Can you talk about Australia?
I’m from Melbourne, it’s very artsy, but quite small in comparison to New York. I like to get lost in one of our many parks or lane ways filled with coffee shops. Illustration doesn’t seem to be a big thing in Australia; it’s definitely not as big as here. We don’t have specific programs for illustration.
And you went to college for graphic design?
Well, communication design, which included one single elective class for illustration. The rest of the time you’re designing stuff. Some of it was not that interesting, but the design skills have come in handy at times. Though I’ve always wanted to have a regular art school experience, where you do painting 101, etc.
Other mediums you’re interested in? Film? Interactive books?

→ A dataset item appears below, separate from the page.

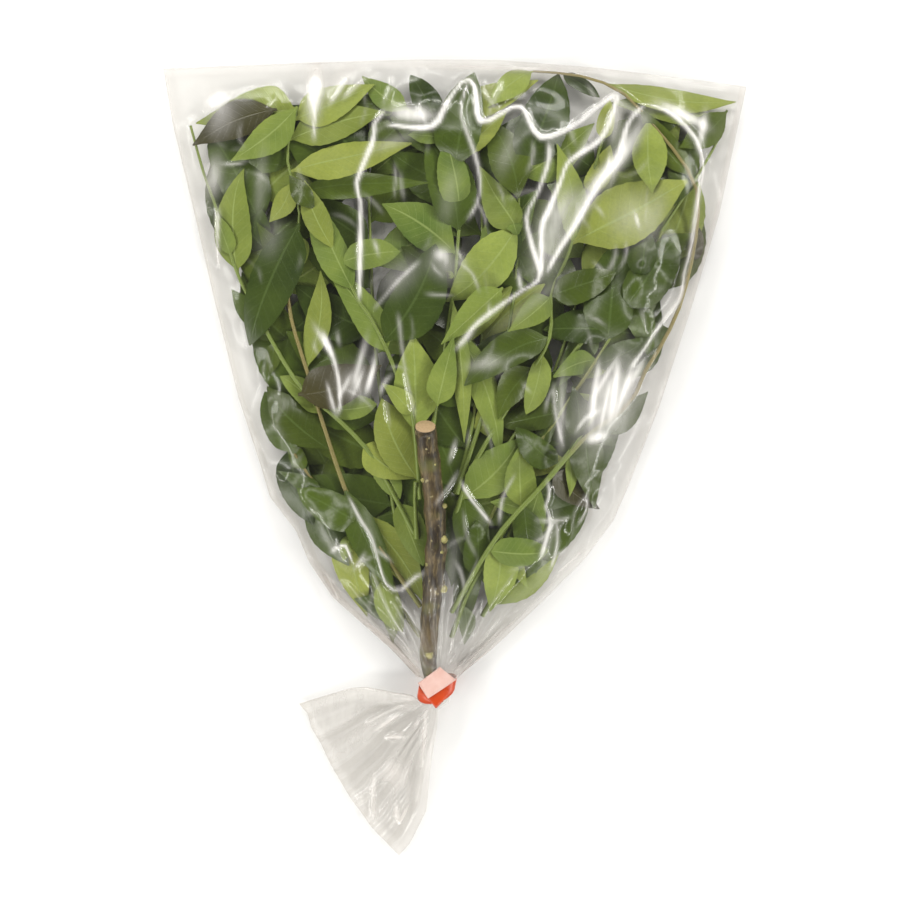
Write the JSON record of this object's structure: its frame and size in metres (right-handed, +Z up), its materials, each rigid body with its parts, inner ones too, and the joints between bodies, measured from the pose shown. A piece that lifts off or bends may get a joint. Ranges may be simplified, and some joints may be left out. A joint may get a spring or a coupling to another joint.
{
  "type": "curry leaf sprig",
  "caption": "Fresh curry leaf sprigs, a woody stem with pinnate leaves, lying flat in a clear film bag closed at its neck with red tape.",
  "frame": {"origin": "middle of the bounding box in X and Y, on the surface that the bag lies on", "axes": "+Y along the bag towards its sealed end, +Z up, away from the surface"},
  "size_m": [0.2237, 0.3068, 0.0283],
  "materials": {
    "leaf": "leaf, matt light underside and glossy dark upper side",
    "light": "matt underside of a leaflet",
    "dark": "glossy upper side of a leaflet",
    "brown": "withered leaflet, dull gloss",
    "stalk": "green stalk, satin",
    "bark": "dark bark, satin",
    "film": "thin clear plastic film, glossy",
    "tape": "red adhesive tape, glossy"
  },
  "bodies": {
    "root": {"compound_leaf_01": "leaf", "compound_leaf_02": "leaf", "compound_leaf_03": "leaf", "compound_leaf_04": "leaf", "compound_leaf_05": "leaf", "compound_leaf_06": "leaf", "compound_leaf_07": "leaf", "compound_leaf_08": "leaf", "compound_leaf_09": "leaf", "compound_leaf_10": "leaf", "compound_leaf_11": "leaf", "compound_leaf_12": "leaf", "compound_leaf_13": "leaf", "compound_leaf_14": "leaf", "compound_leaf_15": "leaf", "compound_leaf_16": "leaf", "leaflet_dark_left": "dark", "leaflet_brown_left": "brown", "leaflet_brown_corner": "brown", "leaflet_light_corner": "light", "leaflet_light_middle": "light", "leaflet_light_stem": "light", "leaflet_corner_right": "dark", "loose_stalk": "stalk", "main_stem": "bark", "film_bag": "film", "neck_tape": "tape"}
  },
  "joints": []
}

All of those! I think I just like new things and finding different creative outlets. I’m really enjoying the digital book class, especially seeing things move and animating things. I’m also loving oil painting. I think I’m finally getting the hang of it now. It’s taken a couple weeks just to get used to the transition between digital and oil painting. Sometimes I’ll be working on an oil painting and I’ll think, “undo undo! New layer!”